“Yes; you see, a man wants a real fresh start when his eyes become opened, so he has a new deal all round, so to speak. Then he gets a fair chance.” There was a short pause here, as I seemed to be on delicate ground in touching on my companion’s antecedents, and he did not volunteer any information. I broke the silence by offering him a cheroot.

“No, thanks,” said he; “I have given up tobacco. It was the hardest wrench of all, was that. It does me good to smell the whiff of your weed. Tell me,” he added suddenly, looking hard at me with his shrewd gray eyes, “why did you take stock of me so carefully before you spoke?”

“It is a habit of mine,” said I. “I am a medical man, and observation is everything in my profession. I had no idea you were looking.”
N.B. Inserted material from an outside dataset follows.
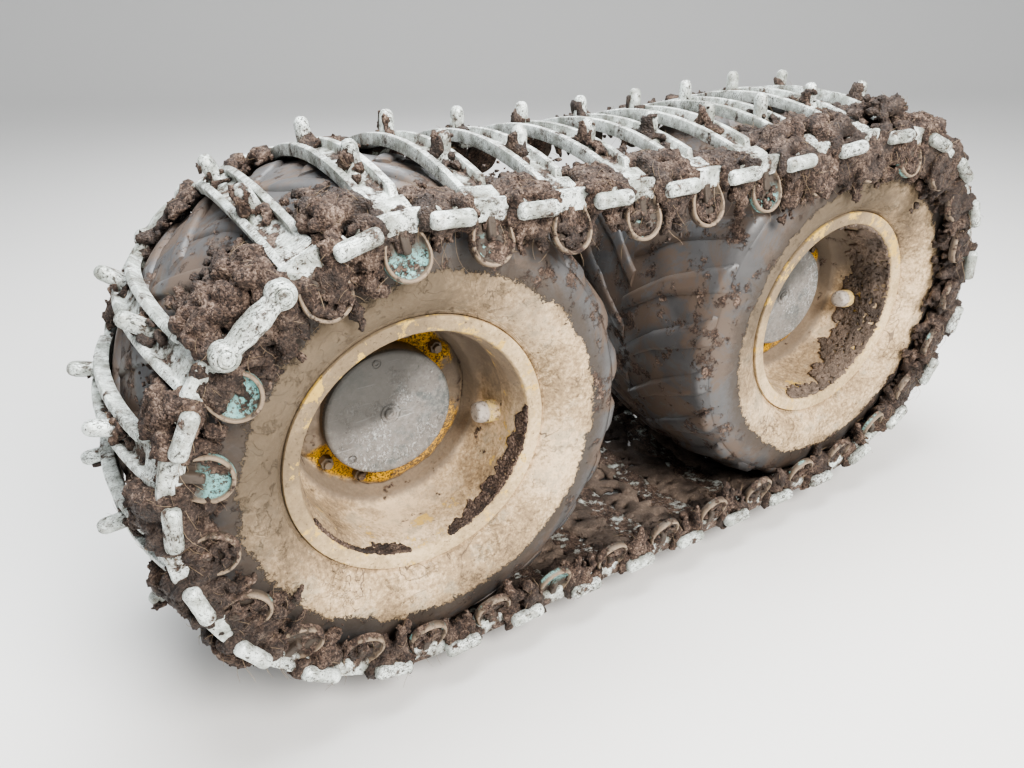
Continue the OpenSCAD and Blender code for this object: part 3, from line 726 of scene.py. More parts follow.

“I can see without looking,” he answered. “I thought you were a detective, at first; but I couldn’t recall your face at the time I knew the force.”

“Were you a detective, then?” said I.

“No,” he answered, with a laugh; “I was the other thing—the detected, you know. Old scores are wiped out now, and the law cannot touch me; so I don’t mind confessing to a gentleman like yourself what a scoundrel I have been in my time.”

“We are none of us perfect,” said I.

“No; but I was a real out-and-outer. A ‘fake,’ you know, to start with, and afterwards a ‘cracksman.’ It is easy to talk of these things now, for I’ve changed my spirit. It’s as if I was talking of some other man, you see.”

“Exactly so,” said I. Being a medical man, I had none of that shrinking from crime and criminals which many men possess. I could make all allowances for congenital influence and the force of circumstances. No company, therefore, could have been more acceptable to me than that of the old malefactor; and as I sat puffing at my cigar, I was delighted to observe that my air of interest was gradually loosening his tongue.

“Yes; I’m converted now,” he continued, “and of course I am a happier man for that. And yet,” he added wistfully, “there are times when I long for the old trade again, and fancy myself strolling out on a cloudy night with my jimmy in my pocket. I left a name behind me in my profession, sir. I was one of the old school, you know. It was very seldom that we bungled a job. We used to begin at the foot of the ladder, the rope ladder, if I may say so, in my younger days, and then work our way up, step by step, so that we were what you might call good men all through.”